Em pesquisa do instituto alemão
IFO e da FGV, o "índice de clima
econômico" na América Latina ainda continua positivo, apesar de uma
ligeira deterioração (as coisas não
vão tão bem no México ou no Chile,
por exemplo). Mas, nos Brics, o índice de otimismo ficou estável (Brasil,
Índia) ou subiu (China, Rússia).
Também ontem, Alexandre
Schwartsman, economista-chefe
para a América Latina do ABN,
apresentou uma conta inevitavelmente provisória a respeito da hipótese do possível divórcio entre EUA
e resto do mundo. Comparou o ritmo de crescimento das importações
de EUA, China, Europa e o do resto
do planeta, desde 1993. Verificou a
conhecida associação entre queda
do crescimento das importações
americanas com as do restante do
planeta durante quase todo o período, com exceção do presente momento e de 1997-98, quando as crises russa e asiática compreensivelmente baixaram a correlação.
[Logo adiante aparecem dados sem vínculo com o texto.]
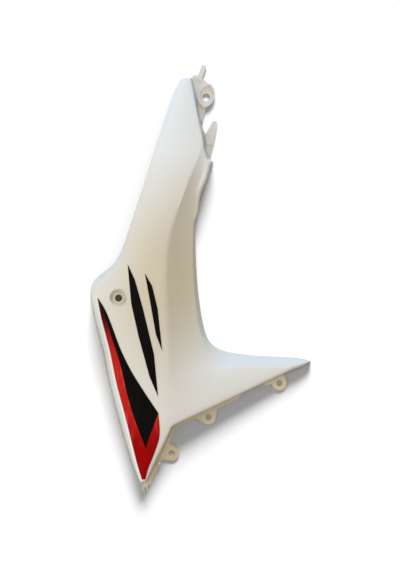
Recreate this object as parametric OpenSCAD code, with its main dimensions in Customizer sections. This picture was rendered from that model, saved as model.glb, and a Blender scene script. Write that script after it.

No final de 2005, o crescimento
das importações americanas e as
mundiais (afora EUA) iam de mãos
dadas, a um ritmo de quase 14% no
acumulado de 12 meses. No final de
2006, a correlação começa a despencar. No final de 2007, as importações americanas haviam relaxado
o passo a cerca de 5%, enquanto o
resto do mundo acelerava, na média,
para 15%. Schwartsman ressalta que
essa é uma primeira aproximação
do problema, que não se sabe do que
será da crise daqui em diante etc.
Há muita gente séria para quem o
"descolamento" é um mito alucinado. Pode ser. Pode ser também que
não tenhamos visto nem parte do
rolo financeiro euroamericano e
seus efeitos na economia "real". Mas
os fatos à vista até agora indicam que
poderá sobrevir uma novidade grande a respeito da influência da economia americana no resto do planeta.